胸部外傷は自動車衝突、転落、スポーツにおける事故などによる外部からの鈍力や、銃弾、ナイフなど穿通する物体を原因として生じることが多いです。

胸部外傷によって死に至るケースのほとんどが、呼吸と循環のいずれかまたは両方を損傷することで発生しています。
まず呼吸を妨げる原因としては、肺挫傷、気管気管支破裂などによる肺や気道の直接的な損傷や、 血胸、気胸、動揺胸郭などが例として挙げられます。肺や気管支、食道の損傷により空気が胸部などに入り込むこともありますが、それが生理学的影響を及ぼすことは少なく、あくまでもそもそもの損傷が問題です。

また、循環を妨げる原因としては血胸などで生じる出血によって起こるショック、静脈還流量の減少による低血圧、直接的な心損傷などが挙げられます。静脈還流量が減少は主に緊張性気胸や心タンポナーデを要因として起こります。心筋または心臓弁を損傷することで心不全、伝達異常を起こすケースもあります。

主な検査と診断

胸部外傷の診断ではまず肺の聴診、首や胸部のけが全体の視診および触診を行います。胸部損傷は視診によって明らかな場合もありますが、損傷の重症度を図るには画像検査などの結果を確認する必要があります。また、呼吸困難がみられる患者に対しては血液中の酸素レベルを測定しながら処置をする必要があります。
血液検査を用いてより詳しく酸素や二酸化炭素の濃度を測定する場合もあります。

胸部X線検査は胸部外傷のほぼすべての場合に行われる検査で、気胸、血胸、鎖骨骨折、一部の肋骨骨折などを確認することができます。心臓の損傷に限っては超音波検査が必要です。また、大動脈の損傷の疑いがある場合にはCT検査、超音波検査、大動脈造影検査なども併せて行われます。必要に応じて心電図検査も行われる場合もあります。

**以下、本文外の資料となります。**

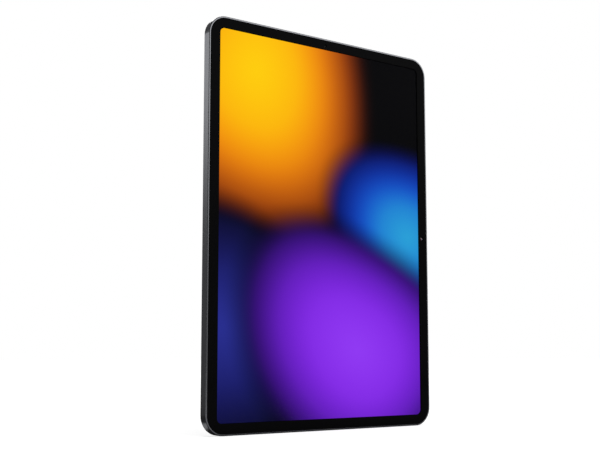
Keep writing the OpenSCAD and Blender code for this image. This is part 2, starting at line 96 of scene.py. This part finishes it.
def rgb(red, green, blue):
    """A display colour from 0 to 255 as a linear shader colour."""
    def linear(value):
        share = value / 255
        return share / 12.92 if share < 0.04045 else ((share + 0.055) / 1.055) ** 2.4
    return linear(red), linear(green), linear(blue), 1.0


def grey(value):
    """A plain number from 0 to 1 as a linear shader colour."""
    return value, value, value, 1.0


class Material:
    """A procedural material, with short ways to add its nodes."""

    def __init__(self, name):
        self.data = bpy.data.materials.new(name)
        self.data.use_nodes = True
        self.tree = self.data.node_tree
        self.tree.nodes.clear()
        self.place = self.node("TexCoord").outputs["Object"]

    def node(self, kind, **settings):
        made = self.tree.nodes.new("ShaderNode" + kind)
        for setting, value in settings.items():
            setattr(made, setting, value)
        return made

    def join(self, value, socket):
        """Links a socket to another, or sets a plain value on it."""
        if isinstance(value, bpy.types.NodeSocket):
            self.tree.links.new(value, socket)
        else:
            socket.default_value = value

    def math(self, operation, *values):
        made = self.node("Math", operation=operation)
        for value, socket in zip(values, made.inputs):
            self.join(value, socket)
        return made.outputs[0]

    def axes(self):
        split = self.node("SeparateXYZ")
        self.join(self.place, split.inputs[0])
        return split.outputs

    def stretched(self, stretch):
        """The place on the object, scaled along each axis."""
        mapping = self.node("Mapping")
        self.join(self.place, mapping.inputs["Vector"])
        mapping.inputs["Scale"].default_value = stretch
        return mapping.outputs[0]

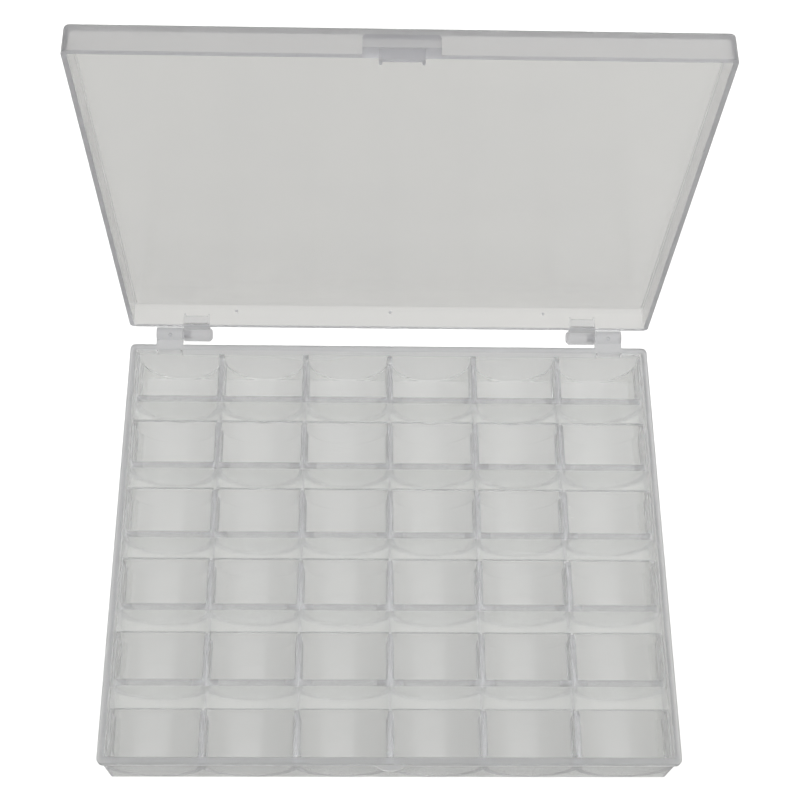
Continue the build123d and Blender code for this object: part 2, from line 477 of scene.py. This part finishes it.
def gusset(bm, start, end, reach, rise):
    # from one x to another: stands on the leaf and leans on the lid's rear wall
    h = hinge
    foot, top = h["leafTop"] - h["gussetLap"], h["leafTop"] + rise
    inside = h["wallFace"] - overlap
    profile = [(inside, foot), (h["wallFace"] + reach, foot), (h["wallFace"] + h["gussetLip"], top),
               (inside, top)]
    loft(bm, [[(x, y, z) for y, z in profile] for x in (start, end)])


def addLidKnuckles():
    # each on a leaf from the rear wall, with a gusset at both ends of the leaf and a web between them
    h = hinge
    for side in (-1, 1):
        inner, outer = side * h["lidInner"], side * h["lidOuter"]
        edges = (h["endChamfer"], h["lidEndEdge"]) if side > 0 else (h["lidEndEdge"], h["endChamfer"])
        carve(lidMoulding, part("barrel", barrel, *sorted((inner, outer)), *edges), "UNION")
        low, high = sorted((inner + side * h["endChamfer"], outer))
        carve(lidMoulding, part("leaf", block, (low, h["wallFace"] - h["leafLap"], h["lidRim"]),
                                (high, h["axisY"], h["leafTop"]), h["leafEdge"]), "UNION")
        for start in (low, high - h["gussetWidth"]):
            carve(lidMoulding, part("gusset", gusset, start, start + h["gussetWidth"], h["gussetReach"],
                                    h["gussetRise"]), "UNION")
        carve(lidMoulding, part("web", gusset, low + h["webInset"], high - h["webInset"], h["webReach"],
                                h["webRise"]), "UNION")
        boreEnd = h["lidOuter"] - h["pinDepth"] - h["boreEnd"]
        near, far = sorted((side * (h["lidOuter"] + overrun), side * boreEnd))
        carve(lidMoulding, part("bore", rod, near, far, h["pinRadius"] + h["play"]), "DIFFERENCE")


def latchTongue():
    # a plate with a short rib inside each lower corner
    v, s = latch, lidShape
    front, root = -s["depth"] / 2 - v["proud"], s["rim"] - v["rootGap"]
    back, foot = front + v["thickness"], root - v["length"]
    tongue = part("latch_tongue_moulding", block, (-v["width"] / 2, front, foot),
                  (v["width"] / 2, back, root), v["edge"])
    for side in (-1, 1):
        x = side * (v["width"] - v["ribWidth"]) / 2
        low = (x - v["ribWidth"] / 2, front + v["ribLap"], foot)
        high = (x + v["ribWidth"] / 2, back + v["ribDepth"], foot + v["ribHeight"])
        carve(tongue, part("rib", block, low, high, v["ribEdge"]), "UNION")
    return tongue


def swingOpen(piece):
    # back about the hinge's axis, to where the lid stands in the photograph
    pivot = Vector((0, hinge["axisY"], hinge["axisZ"])) * mm
    turn = Matrix.Rotation(-math.radians(hinge["openAngle"]), 4, "X")
    piece.data.transform(Matrix.Translation(pivot) @ turn @ Matrix.Translation(-pivot))


lidMoulding = lidShell()
carve(lidMoulding, trayTool(), "DIFFERENCE")
carve(lidMoulding, latchBoss(), "UNION")
addLidKnuckles()
tongueMoulding = latchTongue()
print("lid and latch made:", len(lidMoulding.data.polygons), "faces")

# Marks that the mould leaves

marks = {
    "pinRadius": 2.0, "pinDepth": 0.07,  # each pin mark: columns off the middle, strip from the back
    "pins": ((-1, 5), (0, 3), (2, 5), (-2, 2), (1, 1)),
    "gateRadius": 0.42, "gateHeight": 0.3, "gateRise": 4.6, "gates": (-43.5, 0.0, 43.5), "gateSteps": 16,
    "dotRadius": 0.55, "dotFloor": 19.35, "dots": ((-62.2, 61.7), (62.2, 61.7)), "dotSteps": 16,
    "endHeight": 0.35, "endInset": 0.3,  # a mark's softened end, as shares of its height and radius
    "scratchWidth": 0.16, "scratchDepth": 0.05,  # each scratch: middle, length, turn in degrees
    "scratches": ((-50.5, 21.7, 2.2, -68), (-49.9, 21.9, 1.2, 40), (-2.2, 20.3, 1.8, -58),
                  (-12.3, 41.7, 5.0, 1), (-6.2, -47.0, 1.1, 80), (31.5, 42.1, 2.0, 12)),
}


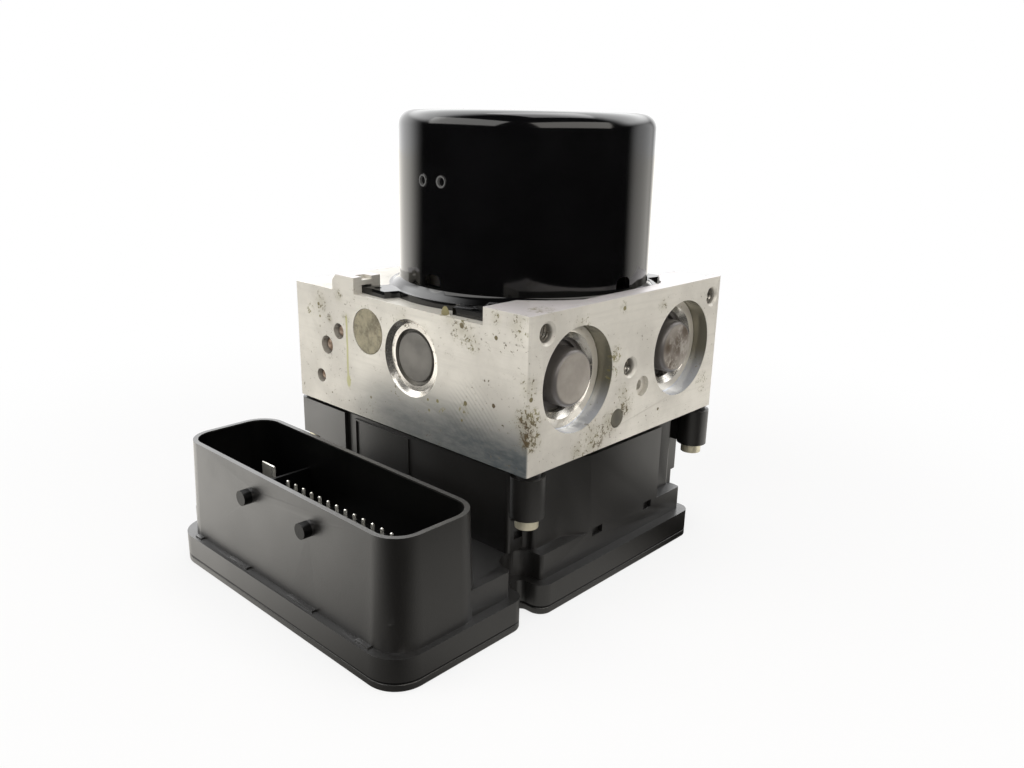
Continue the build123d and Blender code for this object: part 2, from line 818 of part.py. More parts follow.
for side in side_sign:
    seat = Plane(origin=(pump_x, motor_y, brush_z), x_dir=(1, 0, 0), z_dir=(0, side_sign[side], 0))
    with BuildPart() as brush:
        with BuildSketch(seat.offset(brush_start)):
            Rectangle(brush_width, brush_height)
        extrude(amount=brush_length)
    brush.part.label = f"brush_{side}"
    export_step(brush.part, f"parts/brush_{side}.step")
    with BuildPart() as brush_spring:
        spring_seat = brush_box_reach - brush_box_end
        add(spring(seat, brush_end, spring_seat, brush_spring_r, brush_wire_r, brush_spring_coils))
    brush_spring.part.label = f"brush_spring_{side}"
    export_step(brush_spring.part, f"parts/brush_spring_{side}.step")

# The rotor: shaft with its eccentric, core, windings and commutator
shaft_end = end_bearing_z + end_bearing_height - loose_gap
with BuildPart() as motor_shaft:
    for base, top, radius, shift in (
        (lower_bearing_z + rest_gap, journal_z, lower_shaft_r, 0),
        (lower_bearing_z + lower_bearing_height + loose_gap, journal_z, lower_shaft_r + shaft_shoulder, 0),
        (journal_z, journal_z + journal_height, journal_r, eccentricity),
        (journal_z + journal_height, end_bearing_z - shaft_shoulder, shaft_r, 0),
        (end_bearing_z - shaft_shoulder, shaft_end, end_bearing_bore_r, 0),
    ):
        with BuildSketch(motor_plane(base)):
            with Locations((shift, 0)):
                Circle(radius)
        extrude(amount=top - base)
motor_shaft.part.label = "motor_shaft"
export_step(motor_shaft.part, "parts/motor_shaft.step")

with BuildPart() as armature_core:
    with BuildSketch(motor_plane(core_z)):
        Circle(core_r)
        Circle(shaft_r + press_gap, mode=Mode.SUBTRACT)
        with PolarLocations((core_slot_r[0] + core_slot_r[1]) / 2, core_slots):
            Rectangle(core_slot_r[1] - core_slot_r[0], core_slot_width, mode=Mode.SUBTRACT)
        with PolarLocations(core_r, core_slots):
            Rectangle(2 * (core_r - core_slot_r[1]) + loose_gap, core_slot_mouth, mode=Mode.SUBTRACT)
    extrude(amount=core_length)
armature_core.part.label = "armature_core"
export_step(armature_core.part, "parts/armature_core.step")

with BuildPart() as armature_windings:
    for base in (core_z - winding_reach, core_z + core_length):
        add(ring(base, core_slot_r[1], winding_inner_r, winding_reach))
    with BuildSketch(motor_plane(core_z - winding_reach)):
        with PolarLocations((core_slot_r[0] + core_slot_r[1]) / 2, core_slots):
            Rectangle(
                core_slot_r[1] - core_slot_r[0] - 2 * slide_gap,
                core_slot_width - 2 * slide_gap,
            )
    extrude(amount=core_length + 2 * winding_reach)
armature_windings.part.label = "armature_windings"
export_step(armature_windings.part, "parts/armature_windings.step")

with BuildPart() as commutator:
    with BuildSketch(motor_plane(commutator_z)):
        Circle(commutator_r)
        Circle(shaft_r + press_gap, mode=Mode.SUBTRACT)
        with PolarLocations(commutator_r, commutator_slots):
            Rectangle(2 * commutator_slot[1], commutator_slot[0], mode=Mode.SUBTRACT)
    extrude(amount=commutator_height)
commutator.part.label = "commutator"
export_step(commutator.part, "parts/commutator.step")

# The needle bearing that turns the eccentric's run into the piston stroke
with BuildPart() as needle_rollers:
    with BuildSketch(motor_plane(pump_z - roller_length / 2)):
        with Locations((eccentricity, 0)):
            with PolarLocations(journal_r + roller_r + slide_gap / 2, roller_count):
                Circle(roller_r)
    extrude(amount=roller_length)
needle_rollers.part.label = "needle_rollers"
export_step(needle_rollers.part, "parts/needle_rollers.step")

with BuildPart() as eccentric_ring:
    with BuildSketch(motor_plane(pump_z - roller_length / 2)):
        with Locations((eccentricity, 0)):
            Circle(ring_outer_r)
            Circle(ring_inner_r + press_gap, mode=Mode.SUBTRACT)
    extrude(amount=roller_length)
eccentric_ring.part.label = "eccentric_ring"
export_step(eccentric_ring.part, "parts/eccentric_ring.step")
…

緊急性の高い状態である場合も珍しくなく、特に大量血胸、緊張性気胸、開放性気胸、動揺胸郭、心タンポナーデは早期に治療開始が必要です。

主な治療方法

胸部外傷の治療はけがの種類に応じて行われます。基本的に個々のけがに対して治療が行われますが、支持療法として痛みを和らげるために鎮痛薬なども用いられます。
また治療に伴う酸素投与や静脈内輸液、輸血など、呼吸と循環を補助する処置はけがの種類に関わらず治療と並行して行われます。

血胸や気胸などによって胸腔に血液や空気がたまっている場合には胸腔ドレーンと呼ばれる方法で胸部にチューブを入れ、血液や空気を抜き取ります。これによって虚脱した肺の機能が改善する効果が期待できます。また、緊張性気胸が疑われる場合には針による減圧を行ったり、心タンポナーデが疑われるショック症状には心嚢穿刺なども行われます。命の危険がある状態では診断時にベッドサイドで治療を開始するケースも多く見られます。

条件を満たしている場合には、蘇生目的の緊急開胸が行われることもあります。開胸には疾患の感染など大きなリスクを伴い費用もかかることから基準があらかじめ定められています。